Relationships 13: Daisy suspects her husband to be on the telephone talking to his mistress and retaliates by kissing Gatsby while her husband is in the very next room. She offhandedly tells Jordan to kiss Nick if she is feeling left out, as if the whole thing was a fun little game.
Relationships 14: In trying to sort out her emotions, Daisy is unable to say that she does not love Tom. She insists that she loved both he and Gatsby at different times and appears confused and uncertain. Jay is appalled at hearing this and refuses to believe that she had ever loved Tom; yet he does not understand Daisy or her viewpoint due to the distance time has created between them.
Relationships 15: Jordan Baker becomes a figure of peace and security for Nick Carraway in the midst of his depression about being thirty years old. She is said to be set apart from Daisy's clinging to things in the past and to be more intelligent than the other women in their set.

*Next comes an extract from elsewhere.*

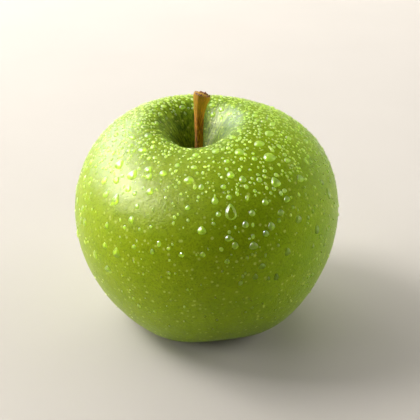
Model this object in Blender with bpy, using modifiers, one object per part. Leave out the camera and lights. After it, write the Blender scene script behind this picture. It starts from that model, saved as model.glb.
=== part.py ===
"""A fresh green apple: the fruit, its stem, and the dried calyx in the basin underneath.

Metres, +Z up. The apple stands on the plane z = 0 on five small flats, one under each lobe of
its base. The origin lies on that plane under the middle of the fruit, and the side that is
seen first faces -Y. The fruit is a turned form that growth has pushed about: five lobes at the
base, shoulders that are higher at the back, and a stem cavity a little off centre.
"""

import math

import bmesh
import bpy
from mathutils import Matrix, Vector

MM = 0.001

# The fruit, in millimetres. The outline is a smooth curve steered by these points, each a
# radius and a height, from the floor of the stem's socket over the shoulder and down to the
# calyx tube in the middle of the base.
FRUIT_RADIUS = 39.0
CREST_RADIUS = 16.0
CREST_HEIGHT = 62.0
OUTLINE = (
    (0.0, 44.6),
    (1.55, 44.6),
    (1.5, 47.3),
    (2.6, 48.2),
    (4.6, 53.0),
    (11.5, 62.8),
    (17.6, 62.2),
    (26.4, 58.6),
    (34.6, 51.7),
    (39.2, 40.8),
    (39.2, 27.6),
    (35.0, 14.6),
    (28.7, 5.0),
    (21.0, -0.3),
    (11.8, -0.3),
    (7.5, 6.0),
    (4.0, 7.8),
    (2.1, 7.8),
    (1.9, 11.5),
    (0.0, 11.5),
)
OUTLINE_POINTS_PER_SPAN = 4
TURN_STEPS = 48

# How the fruit departs from a turned form
LOBES = 5
LOBE_TURN = math.radians(245)
LOBE_DROP = 0.5
LOBE_SWELL = 0.3
LOBE_REACH = 24.0
SHOULDER_START = 30.0
RIGHT_SHOULDER_RISE = 0.7
BACK_SHOULDER_RISE = 1.9
SHOULDER_OVAL = 0.9
SHOULDER_OVAL_SKEW = -0.5
CAVITY_OFFSET = -2.4

# The stem: points of its middle line, each x, y, height and radius, rooted in its socket
STEM_LINE = (
    (CAVITY_OFFSET, 0.0, 45.7, 1.1),
    (CAVITY_OFFSET, 0.0, 49.0, 1.1),
    (-2.2, 0.0, 55.5, 1.1),
    (-2.3, 0.1, 62.0, 1.25),
    (-2.0, 0.1, 66.2, 1.6),
    (-1.4, 0.1, 69.4, 2.2),
)
STEM_POINTS_PER_SPAN = 4
STEM_BEVEL_RESOLUTION = 6
STEM_END_SLOPE = 0.12
STEM_END_FLATNESS = 0.3
STEM_FLARE_START = 60.0

# The calyx: five dried sepals around a tuft of stamens
SEPALS = 5
SEPAL_TURN = math.radians(24)
SEPAL_THICKNESS = 0.5
# Points along one sepal, each a distance from the axis, a height and a half width
SEPAL_LINE = (
    (4.1, 6.9, 1.7),
    (3.4, 6.1, 1.7),
    (3.0, 5.0, 1.45),
    (3.2, 4.0, 1.15),
    (4.2, 3.2, 0.75),
    (5.6, 3.0, 0.2),
)
SEPAL_CUPPING = 0.25
TUFT_OUTLINE = (
    (0.0, 11.1),
    (1.4, 11.1),
    (1.4, 8.0),
    (1.8, 4.8),
    (1.2, 3.9),
    (0.0, 3.9),
)
TUFT_POINTS_PER_SPAN = 3
TUFT_STEPS = 24
TUFT_FLUTES = 8
TUFT_FLUTE_DEPTH = 0.15

WELD = 0.00001
SCREW_MERGE = 0.00005

SKIN_COLOUR = (0.27, 0.46, 0.02, 1.0)
STEM_COLOUR = (0.20, 0.09, 0.02, 1.0)
SEPAL_COLOUR = (0.16, 0.12, 0.06, 1.0)
TUFT_COLOUR = (0.07, 0.045, 0.025, 1.0)


def ease(value, start, end):
    """0 below start, 1 above end, and an S-shaped rise between them."""
    share = min(max((value - start) / (end - start), 0.0), 1.0)
    return share * share * (3 - 2 * share)


def clear_scene():
    for thing in list(bpy.data.objects):
        bpy.data.objects.remove(thing)


def new_collection(name):
    collection = bpy.data.collections.new(name)
    bpy.context.scene.collection.children.link(collection)
    return collection


def new_material(name, colour, roughness):
    material = bpy.data.materials.new(name)
    material.use_nodes = True
    shader = material.node_tree.nodes["Principled BSDF"]
    shader.inputs["Base Color"].default_value = colour
    shader.inputs["Roughness"].default_value = roughness
    shader.inputs["Metallic"].default_value = 0.0
    return material


def evaluated_mesh(thing, name):
    """The mesh that an object shows with its modifiers or its bevel, as data of its own."""
    bpy.context.view_layer.update()
    graph = bpy.context.evaluated_depsgraph_get()
    mesh = bpy.data.meshes.new_from_object(thing.evaluated_get(graph), depsgraph=graph)
    mesh.name = name
    return mesh


def add_part(collection, name, mesh, material):
    """One named sub-part, welded, facing out and shaded smooth."""
    shape = bmesh.new()
    shape.from_mesh(mesh)
    bmesh.ops.remove_doubles(shape, verts=shape.verts, dist=WELD)
    bmesh.ops.recalc_face_normals(shape, faces=shape.faces)
    shape.to_mesh(mesh)
    shape.free()
    mesh.materials.clear()
    mesh.materials.append(material)
    mesh.shade_smooth()
    part = bpy.data.objects.new(name, mesh)
    collection.objects.link(part)
    return part


def turned_mesh(name, outline, points_per_span, steps):
    """A closed turned form: a smooth curve through the XZ plane, turned once round the Z axis."""
    curve = bpy.data.curves.new(name, "CURVE")
    curve.dimensions = "3D"
    curve.resolution_u = points_per_span
    spline = curve.splines.new("NURBS")
    spline.points.add(len(outline) - 1)
    for point, (radius, height) in zip(spline.points, outline):
        point.co = (radius * MM, 0.0, height * MM, 1.0)
    spline.order_u = 4
    spline.use_endpoint_u = True
    guide = bpy.data.objects.new(name, curve)
    bpy.context.scene.collection.objects.link(guide)
    screw = guide.modifiers.new("Turn", "SCREW")
    screw.axis = "Z"
    screw.steps = steps
    screw.render_steps = steps
    screw.use_merge_vertices = True
    screw.merge_threshold = SCREW_MERGE
    mesh = evaluated_mesh(guide, name)
    bpy.data.objects.remove(guide)
    return mesh


def grown(point):
    """Where growth has pushed a point of the turned fruit."""
    x, y, height = point / MM
    turn = math.atan2(y, x)
    radius = math.hypot(x, y)
    lobe = math.cos(LOBES * (turn - LOBE_TURN))
    near_base = 1 - ease(height, 0.0, LOBE_REACH)
    near_top = ease(height, SHOULDER_START, CREST_HEIGHT)
    swell = 1 + near_base * lobe * LOBE_SWELL / FRUIT_RADIUS
    drop = near_base * lobe * LOBE_DROP * ease(radius, 7.0, 13.0)
    rise = RIGHT_SHOULDER_RISE * math.cos(turn) + BACK_SHOULDER_RISE * math.sin(turn)
    rise += SHOULDER_OVAL * math.cos(2 * turn) + SHOULDER_OVAL_SKEW * math.sin(2 * turn)
    inside = ease(height, SHOULDER_START, 44.0) * (1 - ease(radius, 8.0, FRUIT_RADIUS))
    x = x * swell + CAVITY_OFFSET * inside
    y = y * swell
    height += rise * near_top * ease(radius, 0.0, CREST_RADIUS) - drop
    return Vector((x, y, max(height, 0.0))) * MM


def add_fruit(collection, material):
    mesh = turned_mesh("fruit", OUTLINE, OUTLINE_POINTS_PER_SPAN, TURN_STEPS)
    for vertex in mesh.vertices:
        vertex.co = grown(vertex.co)
    add_part(collection, "fruit", mesh, material)


def stem_shaped(point):
    """The stem's end, flattened front to back as it flares and snapped off at a slant."""
    x, y, height = point / MM
    flare = ease(height, STEM_FLARE_START, STEM_LINE[-1][2])
    y *= 1 - STEM_END_FLATNESS * flare
    height -= STEM_END_SLOPE * flare * (x - STEM_LINE[-1][0])
    return Vector((x, y, height)) * MM


def add_stem(collection, material):
    curve = bpy.data.curves.new("stem", "CURVE")
    curve.dimensions = "3D"
    curve.resolution_u = STEM_POINTS_PER_SPAN
    curve.bevel_depth = MM
    curve.bevel_resolution = STEM_BEVEL_RESOLUTION
    curve.use_fill_caps = True
    spline = curve.splines.new("BEZIER")
    spline.bezier_points.add(len(STEM_LINE) - 1)
    for point, (x, y, height, radius) in zip(spline.bezier_points, STEM_LINE):
        point.co = Vector((x, y, height)) * MM
        point.radius = radius
        point.handle_left_type = "AUTO"
        point.handle_right_type = "AUTO"
    guide = bpy.data.objects.new("stem", curve)
    bpy.context.scene.collection.objects.link(guide)
    mesh = evaluated_mesh(guide, "stem")
    bpy.data.objects.remove(guide)
    for vertex in mesh.vertices:
        vertex.co = stem_shaped(vertex.co)
    part = add_part(collection, "stem", mesh, material)
    part.data.set_sharp_from_angle(angle=math.radians(50))


def sepal_mesh(name, turn):
    """One sepal: a tapering blade, hollow across its width, turned about the axis to its place."""
    shape = bmesh.new()
    across = (-1.0, -0.5, 0.0, 0.5, 1.0)
    rows = []
    for distance, height, half_width in SEPAL_LINE:
        row = []
        for side in across:
            cup = SEPAL_CUPPING * half_width * side * side
            row.append(shape.verts.new(Vector((distance - cup, half_width * side, height)) * MM))
        rows.append(row)
    for lower, upper in zip(rows, rows[1:]):
        for i in range(len(across) - 1):
            shape.faces.new((lower[i], lower[i + 1], upper[i + 1], upper[i]))
    bmesh.ops.rotate(shape, verts=shape.verts, cent=(0, 0, 0), matrix=Matrix.Rotation(turn, 3, "Z"))
    mesh = bpy.data.meshes.new(name)
    shape.to_mesh(mesh)
    shape.free()
    return mesh


def add_sepals(collection, material):
    for i in range(SEPALS):
        name = f"sepal_{i + 1}"
        mesh = sepal_mesh(name, SEPAL_TURN + i * math.tau / SEPALS)
        mesh.materials.append(material)
        mesh.shade_smooth()
        sepal = bpy.data.objects.new(name, mesh)
        collection.objects.link(sepal)
        wall = sepal.modifiers.new("Thickness", "SOLIDIFY")
        wall.thickness = SEPAL_THICKNESS * MM
        wall.offset = 0.0


def add_stamen_tuft(collection, material):
    mesh = turned_mesh("stamen_tuft", TUFT_OUTLINE, TUFT_POINTS_PER_SPAN, TUFT_STEPS)
    for vertex in mesh.vertices:
        turn = math.atan2(vertex.co.y, vertex.co.x)
        flute = 1 - TUFT_FLUTE_DEPTH * (0.5 - 0.5 * math.cos(TUFT_FLUTES * turn))
        vertex.co.x *= flute
        vertex.co.y *= flute
    add_part(collection, "stamen_tuft", mesh, material)


def main():
    clear_scene()
    collection = new_collection("green_apple")
    skin = new_material("waxy_skin", SKIN_COLOUR, 0.35)
    wood = new_material("stem_wood", STEM_COLOUR, 0.6)
    dry_leaf = new_material("dry_sepal", SEPAL_COLOUR, 0.85)
    dry_stamen = new_material("dry_stamen", TUFT_COLOUR, 0.9)
    add_fruit(collection, skin)
    add_stem(collection, wood)
    add_sepals(collection, dry_leaf)
    add_stamen_tuft(collection, dry_stamen)


main()
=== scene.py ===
"""A fresh green apple, beaded with water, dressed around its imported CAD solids.

Figures are in millimetres until add_piece turns them into metres, and the camera, the lamps and
the floor are in metres. The outline, the lobes and the stem's middle line repeat those of the
CAD, so every piece lies where its solid lies.
"""

import math

import bmesh
import bpy
import numpy as np
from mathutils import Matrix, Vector, noise
from mathutils.bvhtree import BVHTree


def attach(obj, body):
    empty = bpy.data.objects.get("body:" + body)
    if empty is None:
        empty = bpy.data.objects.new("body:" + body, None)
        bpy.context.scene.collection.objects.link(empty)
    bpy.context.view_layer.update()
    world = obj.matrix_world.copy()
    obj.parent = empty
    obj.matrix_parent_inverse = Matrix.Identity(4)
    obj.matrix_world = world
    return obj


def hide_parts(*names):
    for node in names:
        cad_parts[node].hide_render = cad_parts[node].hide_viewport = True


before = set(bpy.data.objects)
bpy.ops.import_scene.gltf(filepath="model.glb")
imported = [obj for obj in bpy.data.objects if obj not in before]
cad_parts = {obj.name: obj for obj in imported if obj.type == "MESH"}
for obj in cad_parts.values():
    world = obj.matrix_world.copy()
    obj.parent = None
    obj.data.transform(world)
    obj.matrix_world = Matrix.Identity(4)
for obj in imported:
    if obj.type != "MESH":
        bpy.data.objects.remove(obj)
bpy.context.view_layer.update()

MM = 0.001

# The fruit: radius and height along its outline, from the cavity's floor to the calyx tube. Ten
# of the points were fitted by least squares to the fruit's edge in the photo, then rounded and
# partly changed
FRUIT_RADIUS = 39.0
BODY_MIDDLE = 31.0
UNDER_CAVITY = 44.0
CREST_RADIUS = 16.0
CREST_HEIGHT = 62.0
OUTLINE = (
    (0.0, 47.2),
    (1.3, 47.2),
    (2.4, 48.0),
    (4.6, 53.0),
    (11.5, 62.8),
    (17.6, 62.2),
    (26.4, 58.6),
    (34.6, 51.7),
    (39.2, 40.8),
    (39.2, 27.6),
    (35.0, 14.6),
    (28.7, 5.0),
    (21.0, -0.3),
    (11.8, -0.3),
    (7.5, 6.0),
    (4.0, 7.8),
    (2.1, 7.8),
    (1.9, 11.5),
    (0.0, 11.5),
)
SKIN_ROWS = 238
SKIN_COLUMNS = 384
LOBES = 5
LOBE_TURN = math.radians(245)
LOBE_DROP = 0.5
LOBE_SWELL = 0.3
LOBE_REACH = 24.0
SHOULDER_START = 30.0
RIGHT_SHOULDER_RISE = 0.7
BACK_SHOULDER_RISE = 1.9
SHOULDER_OVAL = 0.9
SHOULDER_OVAL_SKEW = -0.5
CAVITY_OFFSET = -2.4
SKIN_WAVE = 0.07
SKIN_WAVE_LENGTH = 7.0

# The stem: x, y, height and radius along its middle line
STEM_LINE = (
    (-2.4, 0.0, 46.4, 2.3),
    (-2.4, 0.0, 47.3, 1.9),
    (-2.4, 0.0, 48.4, 1.3),
    (-2.4, 0.0, 50.0, 1.12),
    (-2.25, 0.0, 55.0, 1.08),
    (-2.25, 0.1, 60.0, 1.15),
    (-2.15, 0.1, 64.0, 1.4),
    (-1.85, 0.1, 67.0, 1.85),
    (-1.45, 0.1, 69.2, 2.25),
    (-1.35, 0.1, 70.0, 2.25),
)
STEM_ROWS = 150
STEM_COLUMNS = 72
STEM_END_SLOPE = 0.32
STEM_END_FLATNESS = 0.3
STEM_FLARE_START = 60.0
# Its ridges: how many run round it, how high they are as a share of its radius, and their turn
STEM_RIDGES = ((7, 0.05, 1.0), (11, 0.035, 2.0), (3, 0.04, 0.0))
STEM_END_ROWS = 14
STEM_END_SUNK = 0.9
STEM_END_ROOT_WIDTH = 0.9
STEM_END_CROSSED = 0.93
STEM_END_WIDTH = 0.985
STEM_END_LIP = 0.25
STEM_END_LIP_WIDTH = 0.12
STEM_END_DISH = 0.35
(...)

Relationships 16: Daisy and Tom both seem to be relatively unaffected by the gruesome events which have occurred. He has lost his mistress, Myrtle, and it was his wife Daisy who killed her. Yet both are calm and collected and have the stomach to actually eat. Daisy's goal seems to have been getting revenge on Tom for having a mistress and so she had followed Gatsby devotedly. Now the mistress is dead and her husband refocuses onto her.
Relationships 17: Suddenly Nick feels separated from Jordan even after she had been one of the few to offer him solace and comfort. On the telephone her voice drones on while he hardly listens and the conversation has so little meaning to him that he forgets who actually hung up the phone first. Given the twisted mess that he has witnessed between Gatsby, Myrtle, Tom, and Daisy, it would seem that he has become disgusted with all of these love affairs and suddenly Jordan is placed in this category as well.
Relationships 18: Jay Gatsby still held onto to his thoughts of Daisy at his death, waiting for that telephone call although he probably knew it would never come. Daisy had won Tom back from his mistress and as such, Gatsby was no longer necessary to make her husband jealous. George becomes engulfed with revenge for the murder of his wife and seeks to kill the person driving that car. Without Myrtle, he has become a madman and appears to have little else to live for except to exact his justice upon whoever had killed her. This act done, he kills himself.
Relationships 19: Carraway says good-bye to Jordan for the final time even as she proceeds to try to make him jealous just as Daisy had done with Tom by chasing after another man. Baker claims that she is engaged to be married in order to upset Nick. However, he is hardly bothered at all due to the disgust he feels after observing the disaster that this mess of love relationships has caused. He is returning home and leaves her behind.